The allegory is so thinly veiled that it hardly qualifies being called an allegory.  Besides being blue and accessorizing tails, the Na'vi conspicuously resemble the American Indian, and their manner of social interaction is a goofy synthesis of Apaches on the warpath in old Westerns and tribalist histrionics of the animated Pocahontas.  The heavy-handed subtext is clearer than the 3-D resolution:  the white man perpetuating imperialism upon an unsuspecting and defenseless native population for the purpose of exploiting natural resources.  Pandora could have just as easily been called Iraq, or Vietnam, or Dakota.  It is no coincidence that all the antagonists reek WASPish, and in fact I didn't notice a minority on the mercenary (bad guys) side until the final 15 minutes.

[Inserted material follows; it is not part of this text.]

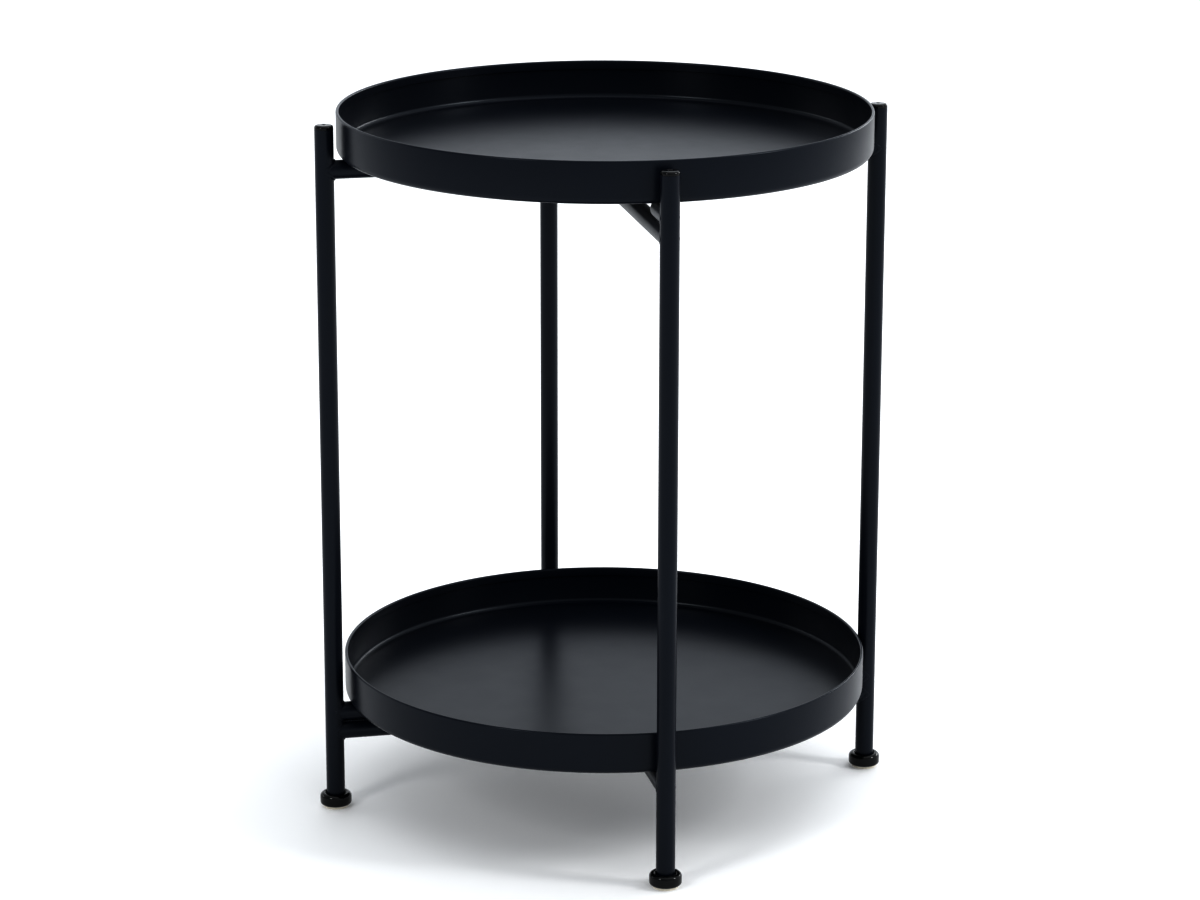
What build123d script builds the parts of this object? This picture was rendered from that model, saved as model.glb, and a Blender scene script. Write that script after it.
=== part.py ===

James Cameron is the modern day Cecil B. DeMille, a pure epic storyteller.  Like most epic storytellers, the draw is in the spectacle, not the narrative.  No one went to see The Ten Commandments to be ecumenically educated, and thirteen year old girls didn't return to the cinemas six weekends in a row to follow the labyrinthian plot twists of TitanicAvatar is a good movie, a servicable movie, with above-average action sequences and superior CGI effects, unfortunately it disavows the audience's inherent sophistication, or rather, discredits it in favour of iridiscent 10 foot tall perkiness.